Work required: Output an exact reproduction of the data.

Dataset excerpt:
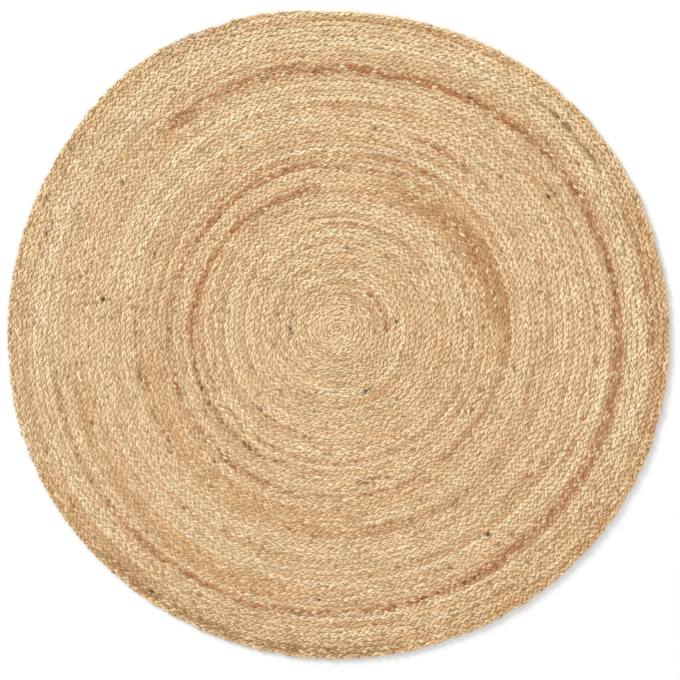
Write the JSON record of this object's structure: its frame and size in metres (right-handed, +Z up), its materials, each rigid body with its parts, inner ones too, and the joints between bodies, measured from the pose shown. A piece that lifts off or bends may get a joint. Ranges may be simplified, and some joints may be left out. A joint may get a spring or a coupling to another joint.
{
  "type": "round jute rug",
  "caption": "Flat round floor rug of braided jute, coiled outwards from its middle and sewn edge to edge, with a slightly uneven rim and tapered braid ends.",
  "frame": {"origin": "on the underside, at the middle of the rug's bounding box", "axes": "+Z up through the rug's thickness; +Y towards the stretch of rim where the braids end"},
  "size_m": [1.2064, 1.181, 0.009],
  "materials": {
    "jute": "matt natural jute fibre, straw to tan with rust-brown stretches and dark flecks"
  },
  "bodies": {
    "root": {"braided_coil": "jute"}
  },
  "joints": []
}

Exercise response:
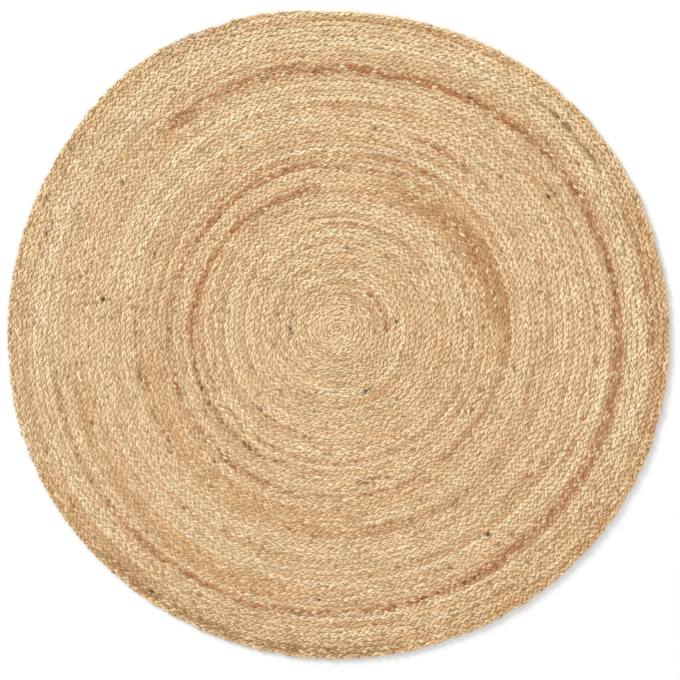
Write the JSON record of this object's structure: its frame and size in metres (right-handed, +Z up), its materials, each rigid body with its parts, inner ones too, and the joints between bodies, measured from the pose shown. A piece that lifts off or bends may get a joint. Ranges may be simplified, and some joints may be left out. A joint may get a spring or a coupling to another joint.
{
  "type": "round jute rug",
  "caption": "Flat round floor rug of braided jute, coiled outwards from its middle and sewn edge to edge, with a slightly uneven rim and tapered braid ends.",
  "frame": {"origin": "on the underside, at the middle of the rug's bounding box", "axes": "+Z up through the rug's thickness; +Y towards the stretch of rim where the braids end"},
  "size_m": [1.2064, 1.181, 0.009],
  "materials": {
    "jute": "matt natural jute fibre, straw to tan with rust-brown stretches and dark flecks"
  },
  "bodies": {
    "root": {"braided_coil": "jute"}
  },
  "joints": []
}